Consequences for the consumer
This makes heating oil cheaper and more affordable in Belgium. With a maximum price of 50,65 euro cents per liter, the price of fuel oil is at its lowest level since July 2017. Diesel and gasoline prices are expected to fall as well, but not as much as those of heating oil. Taxes, levies, and distribution costs on transport fuels will continue to increase.
For consumers, the plummeting oil price sounds like good news. A drop to 35 dollars per barrel in the price of oil gives Belgium a daily profit of €13 million. If the oil price were 35 dollars lower throughout the year, that would yield 4,7 billion euros for the Belgian economy. This profit from lower oil prices would mainly benefit families and the government. Russia is the disadvantaged party since 48% of oil imports come from Russia.
OPEC – Russia
The Russians, who want to teach the Americans a lesson, and the Saudis who, in turn, want to put the Russians in their place. That, in summary, is the geopolitical poker game behind the price war on the oil market.

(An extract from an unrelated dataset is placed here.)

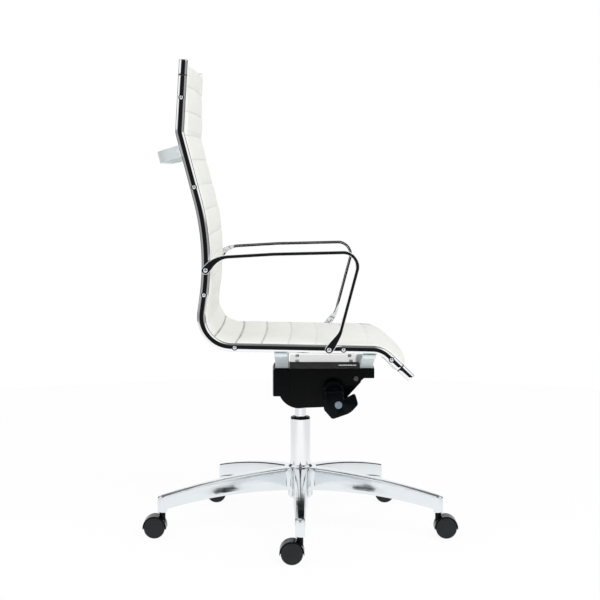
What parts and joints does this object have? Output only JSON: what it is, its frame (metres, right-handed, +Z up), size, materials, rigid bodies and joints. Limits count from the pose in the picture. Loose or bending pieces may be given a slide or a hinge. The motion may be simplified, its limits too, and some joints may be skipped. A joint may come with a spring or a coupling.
{
  "type": "swivel office chair",
  "caption": "High-back swivel chair: one ribbed sling between bent side rails, loop arms, knee-tilt mechanism, gas column, five-leg base on twin-wheel casters.",
  "frame": {"origin": "on the floor, on the axis of the gas column", "axes": "+Z up from the floor, +X where the sitter faces, +Y to the sitter's left"},
  "size_m": [0.7538, 0.6766, 1.1245],
  "materials": {
    "polished_aluminium": "polished die-cast aluminium",
    "satin_aluminium": "satin cast aluminium",
    "chrome": "bright chrome plate",
    "bright_steel": "zinc-plated and ground steel",
    "dark_steel": "glossy dark enamelled steel plate",
    "black_enamel": "black powder coat",
    "black_plastic": "black moulded nylon",
    "charcoal_plastic": "charcoal moulded wheel, fine grain",
    "grey_button": "grey moulded button",
    "black_rubber": "black rubber",
    "ivory_leather": "ivory leather over thin foam, ribbed"
  },
  "bodies": {
    "base": {"star_base": "polished_aluminium", "column_stand_tube": "chrome", "guide_bush": "black_plastic", "tube_end_plate": "bright_steel", "bearing_lower_race": "bright_steel", "bearing_balls": "bright_steel"},
    "rod": {"piston_rod": "bright_steel", "piston": "bright_steel", "rod_clip": "bright_steel", "bearing_upper_race": "bright_steel", "rod_bumper": "black_rubber"},
    "chassis": {"gas_cylinder": "chrome", "cylinder_seal": "black_rubber", "lower_casting": "black_enamel", "tilt_pivot_pin": "bright_steel", "tilt_springs": "bright_steel", "rocker_pin": "bright_steel"},
    "valve_pin": {"release_pin": "bright_steel"},
    "rocker": {"release_rocker": "bright_steel"},
    "lever": {"lever_shaft": "bright_steel", "lever_paddle": "black_plastic"},
    "button": {"lever_button": "grey_button"},
    "knob": {"tension_knob": "black_plastic"},
    "seat": {"upper_shell": "black_enamel", "pivot_bushes": "black_plastic", "rear_cover": "black_plastic", "seat_plate": "dark_steel", "rail_left": "chrome", "rail_right": "chrome", "rail_caps": "chrome", "rail_screws": "bright_steel", "sling": "ivory_leather", "arm_left": "chrome", "arm_right": "chrome", "arm_screws": "bright_steel", "rear_seat_brace": "satin_aluminium", "front_seat_brace": "satin_aluminium", "back_brace": "satin_aluminium", "brace_bolts": "bright_steel", "frame_screws": "bright_steel"},
    "caster_1": {"caster_1_housing": "black_plastic", "caster_1_pins": "bright_steel"},
    "wheel_1_left": {"caster_1_wheel_left": "charcoal_plastic"},
    "wheel_1_right": {"caster_1_wheel_right": "charcoal_plastic"},
    "caster_2": {"caster_2_housing": "black_plastic", "caster_2_pins": "bright_steel"},
    "wheel_2_left": {"caster_2_wheel_left": "charcoal_plastic"},
    "wheel_2_right": {"caster_2_wheel_right": "charcoal_plastic"},
    "caster_3": {"caster_3_housing": "black_plastic", "caster_3_pins": "bright_steel"},
    "wheel_3_left": {"caster_3_wheel_left": "charcoal_plastic"},
    "wheel_3_right": {"caster_3_wheel_right": "charcoal_plastic"},
    "caster_4": {"caster_4_housing": "black_plastic", "caster_4_pins": "bright_steel"},
    "wheel_4_left": {"caster_4_wheel_left": "charcoal_plastic"},
    "wheel_4_right": {"caster_4_wheel_right": "charcoal_plastic"},
    "caster_5": {"caster_5_housing": "black_plastic", "caster_5_pins": "bright_steel"},
    "wheel_5_left": {"caster_5_wheel_left": "charcoal_plastic"},
    "wheel_5_right": {"caster_5_wheel_right": "charcoal_plastic"}
  },
  "joints": [
    {"name": "seat_swivel", "type": "hinge", "parent": "base", "child": "rod", "pos_m": [0, 0, 0.06], "axis": [0, 0, 1], "continuous": true},
    {"name": "seat_lift", "type": "slide", "parent": "rod", "child": "chassis", "axis": [0, 0, 1], "range_m": [0, 0.1]},
    {"name": "seat_tilt", "type": "hinge", "parent": "chassis", "child": "seat", "pos_m": [0.134, 0, 0.377], "axis": [0, 1, 0], "range_deg": [-14, 0], "stiffness_Nm_per_rad": 220, "springref_deg": 14.32, "deforming": ["tilt_springs"]},
    {"name": "lever_lift", "type": "hinge", "parent": "chassis", "child": "lever", "pos_m": [0.08, 0, 0.35], "axis": [0, 1, 0], "range_deg": [-14, 0], "stiffness_Nm_per_rad": 0.8, "springref_deg": 11.46},
    {"name": "rocker_swing", "type": "hinge", "parent": "chassis", "child": "rocker", "pos_m": [0.03, 0, 0.3606], "axis": [0, 1, 0], "range_deg": [-4.4, 0]},
    {"name": "valve_press", "type": "slide", "parent": "chassis", "child": "valve_pin", "axis": [0, 0, 1], "range_m": [-0.0024, 0]},
    {"name": "button_press", "type": "slide", "parent": "lever", "child": "button", "axis": [0, 1, 0], "range_m": [0, 0.003], "stiffness_N_per_m": 400, "springref_m": -0.003},
    {"name": "tension_turn", "type": "hinge", "parent": "chassis", "child": "knob", "pos_m": [0.08, 0, 0.35], "axis": [0, 1, 0], "range_deg": [-720, 720]},
    {"name": "caster_1_swivel", "type": "hinge", "parent": "base", "child": "caster_1", "pos_m": [0, -0.3475, 0.06], "axis": [0, 0, 1], "continuous": true},
    {"name": "wheel_1_left_spin", "type": "hinge", "parent": "caster_1", "child": "wheel_1_left", "pos_m": [-0.0183, -0.3475, 0.025], "axis": [0, 1, 0], "continuous": true},
    {"name": "wheel_1_right_spin", "type": "hinge", "parent": "caster_1", "child": "wheel_1_right", "pos_m": [-0.0183, -0.3475, 0.025], "axis": [0, 1, 0], "continuous": true},
    {"name": "caster_2_swivel", "type": "hinge", "parent": "base", "child": "caster_2", "pos_m": [0.33049, -0.10738, 0.06], "axis": [0, 0, 1], "continuous": true},
    {"name": "wheel_2_left_spin", "type": "hinge", "parent": "caster_2", "child": "wheel_2_left", "pos_m": [0.34879, -0.10738, 0.025], "axis": [0, 1, 0], "continuous": true},
    {"name": "wheel_2_right_spin", "type": "hinge", "parent": "caster_2", "child": "wheel_2_right", "pos_m": [0.34879, -0.10738, 0.025], "axis": [0, 1, 0], "continuous": true},
    {"name": "caster_3_swivel", "type": "hinge", "parent": "base", "child": "caster_3", "pos_m": [0.20425, 0.28113, 0.06], "axis": [0, 0, 1], "continuous": true},
    {"name": "wheel_3_left_spin", "type": "hinge", "parent": "caster_3", "child": "wheel_3_left", "pos_m": [0.22256, 0.28113, 0.025], "axis": [0, 1, 0], "continuous": true},
    {"name": "wheel_3_right_spin", "type": "hinge", "parent": "caster_3", "child": "wheel_3_right", "pos_m": [0.22256, 0.28113, 0.025], "axis": [0, 1, 0], "continuous": true},
    {"name": "caster_4_swivel", "type": "hinge", "parent": "base", "child": "caster_4", "pos_m": [-0.20425, 0.28113, 0.06], "axis": [0, 0, 1], "continuous": true},
    {"name": "wheel_4_left_spin", "type": "hinge", "parent": "caster_4", "child": "wheel_4_left", "pos_m": [-0.22256, 0.28113, 0.025], "axis": [0, 1, 0], "continuous": true},
    {"name": "wheel_4_right_spin", "type": "hinge", "parent": "caster_4", "child": "wheel_4_right", "pos_m": [-0.22256, 0.28113, 0.025], "axis": [0, 1, 0], "continuous": true},
    {"name": "caster_5_swivel", "type": "hinge", "parent": "base", "child": "caster_5", "pos_m": [-0.33049, -0.10738, 0.06], "axis": [0, 0, 1], "continuous": true},
    {"name": "wheel_5_left_spin", "type": "hinge", "parent": "caster_5", "child": "wheel_5_left", "pos_m": [-0.34879, -0.10738, 0.025], "axis": [0, 1, 0], "continuous": true},
    {"name": "wheel_5_right_spin", "type": "hinge", "parent": "caster_5", "child": "wheel_5_right", "pos_m": [-0.34879, -0.10738, 0.025], "axis": [0, 1, 0], "continuous": true}
  ],
  "couplings": [
    {"joint": "rocker_swing", "follows": "lever_lift", "ratio": 0.29284},
    {"joint": "valve_press", "follows": "lever_lift", "m_per_rad": 0.008785}
  ]
}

Saudi Arabia, as leader of the OPEC cartel, could not convince Russia to cut production. According to the Saudis, this was necessary to absorb the corona consequences. Saudi Arabia, therefore, decided to sell its oil at a substantial discount and to fully open the production tap from April onward. This hurt the Russian government, which is heavily dependent on oil revenues and needs an oil price of 40 dollars for its budget.
According to Russia, it is mainly the American shale oil producers that benefit from OPEC production cuts by pumping up more oil. The Russians want to let the free market play in an attempt to eliminate the shale oil sector. The average production cost for shale oil is around 50 dollars. By doing this, Russia could punish the US sanctions against the Russian oil sector, says UGent professor Thijs Van de Graaf, an expert in energy policy in the newspaper ‘De Tijd’.
Structural or non-structural decline
The painful combination of falling demand and a supply explosion reminds Van de Graaf of the 1980s. Even then, negotiations broke down, and the Saudis opened the oil tap completely. It caused the oil price to collapse and kept it at a low level for 15 years.
“If we get a reissue of that, a long period of low prices awaits. It may even be that the oil price never recovers because in the meantime you also have a structural decline in oil demand as a result of the switch to renewable energy,” says Van de Graaf.
Hans van Cleef, ABN AMRO’s energy economist, does not rule out a further fall in the oil price to $27. But the bank predicts an oil price of $40 for the first and second quarters and then a recovery to $50. According to Van de Graaf, a recovery of OPEC+, the cartel with Russia, is not obvious: “Wounds have been made. This will take time. Moreover, the chemistry between the new Saudi Oil Minister and his Russian counterpart is less good.”
Oil producers felt the crisis on Monday. The European oil sector lost no less than 16,8% market value, with losses of 17,5% for British-Dutch Shell and 16,6% for French Total.
Most companies benefit from a lower oil price because it reduces their energy and raw material costs. Sectors such as chemistry, transport, and aviation gain the most. But a lot of companies work with hedging contracts to smooth out price fluctuations, so they don’t see an immediate effect. In addition, the oil sensitivity of many companies has decreased in recent years due to investments in energy efficiency.
Companies that export a lot to oil-producing countries are in danger of being hit because the oil revenues of those countries will decline. One example is the Walloon group Hamon, which supplies chimneys to Arab countries. The share lost 16 percent on Monday. Solvay dropped 9%. Through its Novecare division, the chemical group supplies chemicals for pumping up shale oil and gas.
Do the climate and environment benefit from low oil prices? On the one hand not, because low oil prices lead to more consumption of fossil fuels. Air travel becomes relatively cheaper than, for example, train travel. It also makes it more difficult for investments in fossil-free or energy-efficient alternatives to compete with conventional products. Why then invest in a more expensive energy-efficient car?
On the other hand, a major economic crisis will not benefit the environment in the long run, because investments in climate-friendly technologies will be affected, as was shown after the recession in 2008.